- _WHAT THE TASK ASKS_:
Extract, without alteration, each line from the start of the listing to the line bearing "bpy.data.objects.remove(obj)".

- _SUPPLIED MATERIAL_:
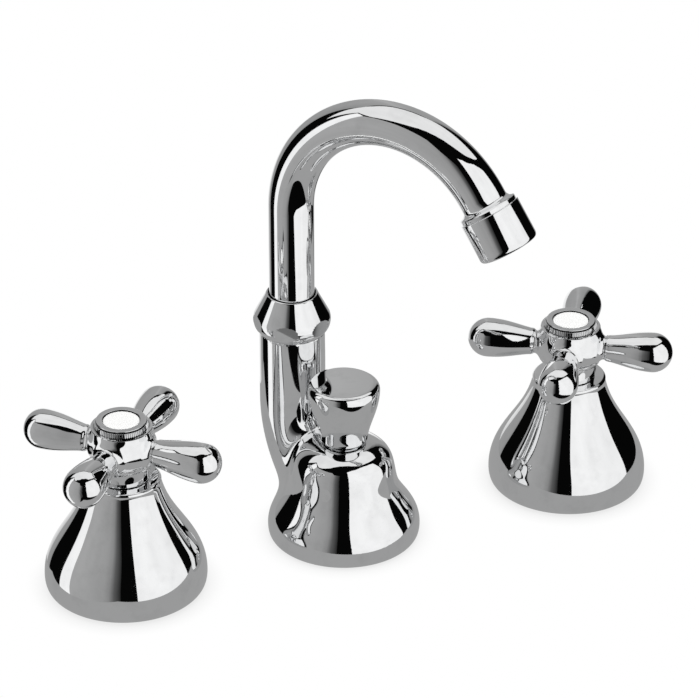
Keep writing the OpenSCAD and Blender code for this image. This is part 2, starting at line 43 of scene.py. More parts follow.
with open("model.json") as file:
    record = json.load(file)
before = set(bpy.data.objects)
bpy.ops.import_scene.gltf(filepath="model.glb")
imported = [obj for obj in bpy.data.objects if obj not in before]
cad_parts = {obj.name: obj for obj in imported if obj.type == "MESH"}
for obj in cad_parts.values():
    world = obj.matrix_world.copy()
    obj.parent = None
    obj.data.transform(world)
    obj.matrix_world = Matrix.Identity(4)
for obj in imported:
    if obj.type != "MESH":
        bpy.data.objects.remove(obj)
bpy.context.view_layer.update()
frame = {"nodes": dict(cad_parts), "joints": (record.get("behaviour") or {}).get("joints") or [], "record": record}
MM = 0.001
SIDES = ("left", "right")

# Where the levers of each cross handle point at rest, in degrees
HANDLE_TURNS = {"left": -47, "right": -35.5}
# Span of a cross handle from its axis, and the fillets of hub and lever and of bell and riser, in mm
HANDLE_SPAN = 43
LEVER_FILLET = 5.5
RISER_FILLET = 9.0
# Mesh size of a cross handle, finer than the other casting for its small fillets
HANDLE_GRAIN = 0.4 * MM
# Spout bell: radius, foot and top, in mm
SPOUT_BELL_RADIUS, SPOUT_FOOT, SPOUT_TOP = 30.3, 0.4, 41.7
# Riser: radius, top, height and radius of its lean towards the bell, and its reach into the bell, in mm,
# and the angle of the lean
RISER_RADIUS, RISER_TOP, LEAN_HEIGHT, LEAN_RADIUS, RISER_REACH = 13.05, 79.5, 49.0, 45.0, 9
LEAN_ANGLE = math.radians(42)
# Wrench flats of the collar nut: number, distance from its axis in mm, and where the first one looks
NUT_FLATS, FLAT_DISTANCE, FLAT_TURN = 6, 14.6, -3.3
# Arch of the spout: height where the tube starts inside the nut, where the bend starts, its radius, its
# angle and the way it looks at rest
TUBE_FOOT, ARCH_START, ARCH_RADIUS = 88 * MM, 134 * MM, 46.5 * MM
ARCH_ANGLE, ARCH_WAY = math.radians(146), math.radians(-56)
# Flare at the tube's end: length of each step in mm and how much it widens the tube
FLARE = ((1.9, 1.0), (0.5, 1.015), (0.4, 1.045), (0.35, 1.065), (0.3, 1.06), (0.3, 1.04), (0.3, 1.02),
         (1.45, 1.0))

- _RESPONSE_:
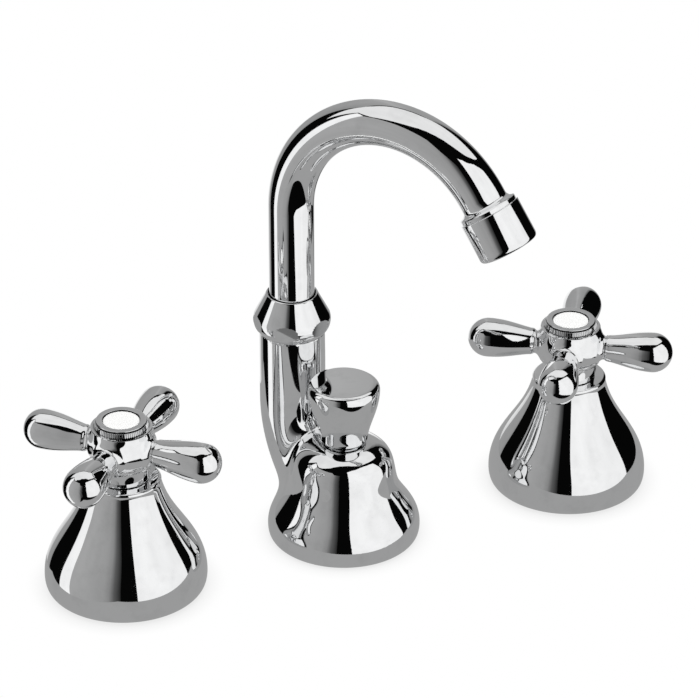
Keep writing the OpenSCAD and Blender code for this image. This is part 2, starting at line 43 of scene.py. More parts follow.
with open("model.json") as file:
    record = json.load(file)
before = set(bpy.data.objects)
bpy.ops.import_scene.gltf(filepath="model.glb")
imported = [obj for obj in bpy.data.objects if obj not in before]
cad_parts = {obj.name: obj for obj in imported if obj.type == "MESH"}
for obj in cad_parts.values():
    world = obj.matrix_world.copy()
    obj.parent = None
    obj.data.transform(world)
    obj.matrix_world = Matrix.Identity(4)
for obj in imported:
    if obj.type != "MESH":
        bpy.data.objects.remove(obj)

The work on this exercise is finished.